After she told me all about this girl and boy she liked, she said that she was bisexual. Used that label, that word to describe herself. That threw me for a loop. Where had she learned that word, at 10 years old, and who told her that was the label for what she is?

I asked her if her mom knew about the people she had crushes on and about the kissing. She said no.

So the question is - should I tell her mother? My gut says no because I don't want to out this kid to her mom. I am friendly with the mom and she is a nice person...but she is very religious so I don't know how she would react. I don't know if it's my place to tell the mom something that the kid confided in me, something that she deliberately did not tell her mom. Maybe this opens a door for Jessica to talk to me about things she can't talk to her mom about, and I can guide her. Which, in all honesty, I did not do this time around because I was in shock and didn't know what to say. But I would be better next time.
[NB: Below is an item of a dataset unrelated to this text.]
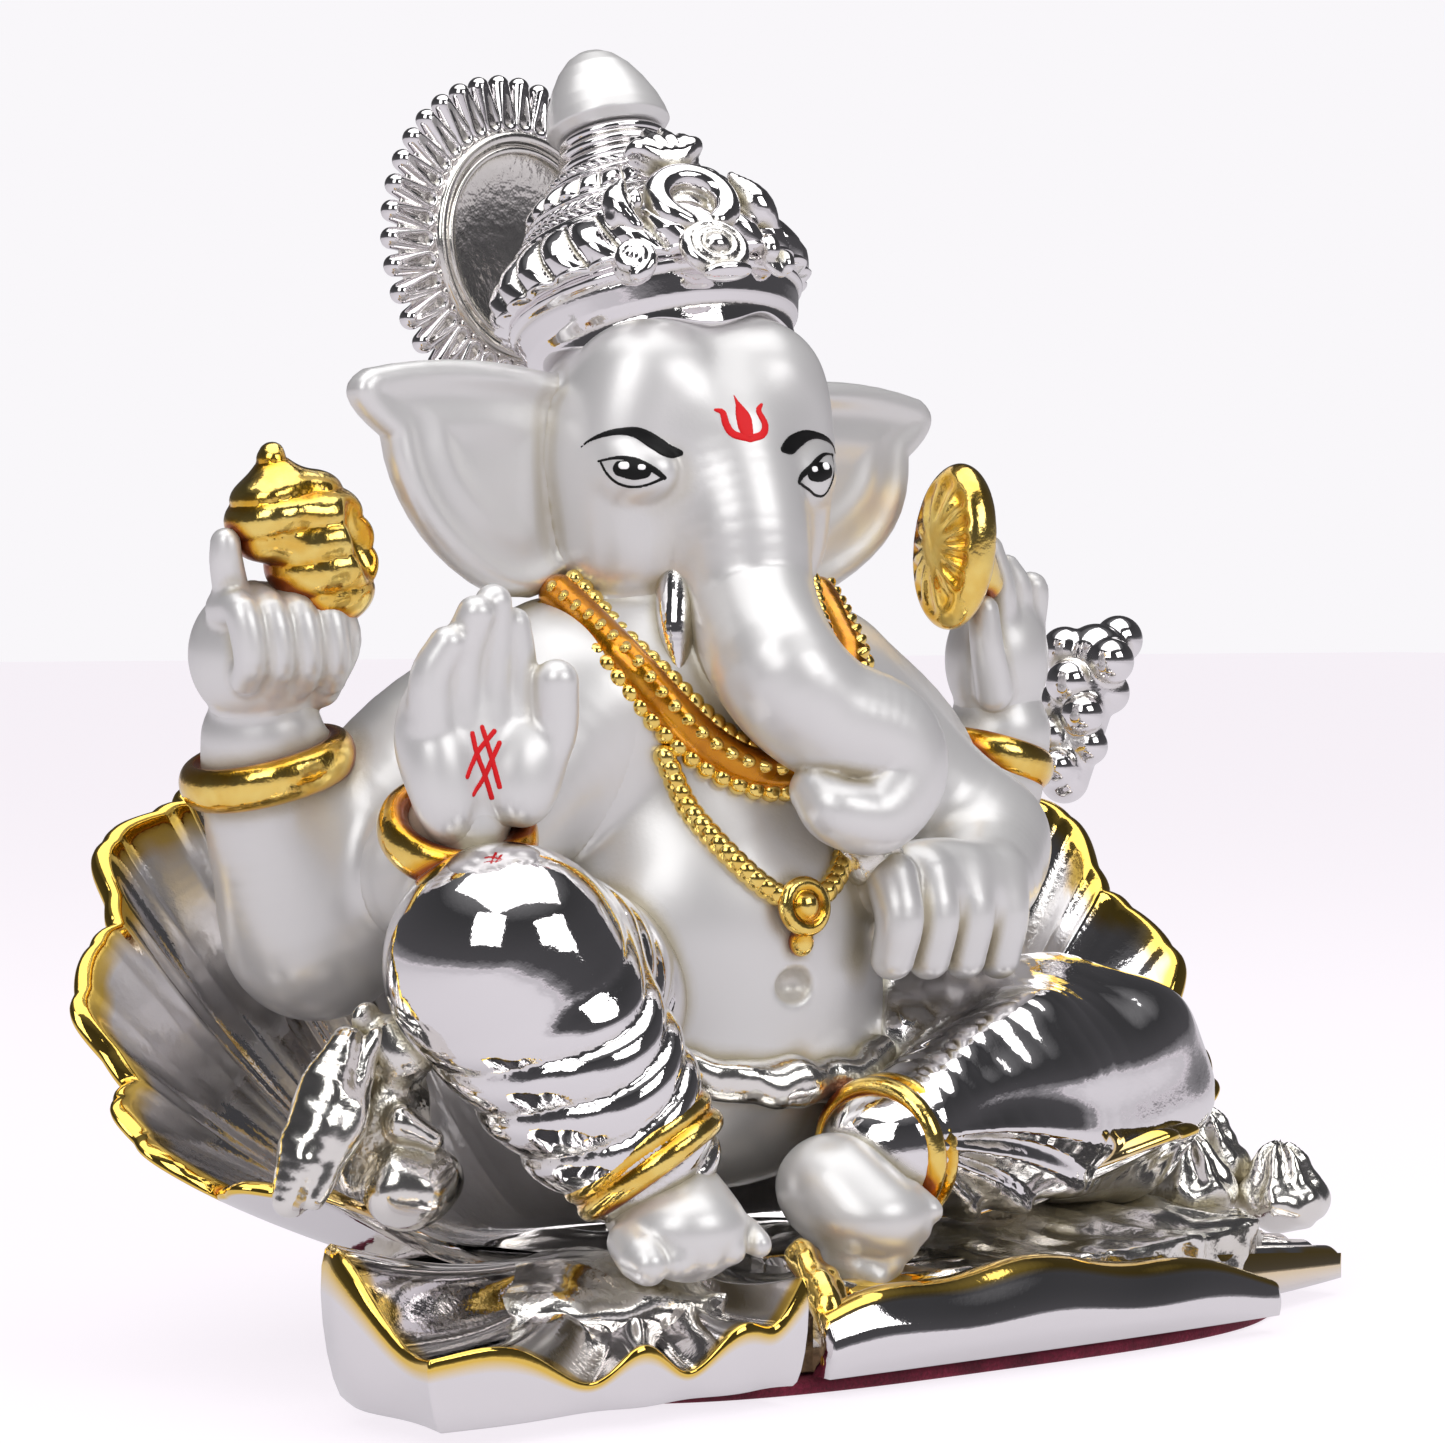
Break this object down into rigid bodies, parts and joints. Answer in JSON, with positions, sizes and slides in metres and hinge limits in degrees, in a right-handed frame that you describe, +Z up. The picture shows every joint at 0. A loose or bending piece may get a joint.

But then I think about it and if this was my kid telling another mom that she was bisexual and kissing girls secretively in her bed...I would want to know. I'd want to deal with the kissing-in-the-bed part because I don't care if its a boy or girl or alien, they are not to be in your bed and you are not to be kissing. These are 5th graders we are talking about here.

I think my best bet is to leave it alone. I'd hate myself if I told the mom and then she punished the kid in some way for liking girls. I don't think I can take that chance, knowing what the repercussions could be.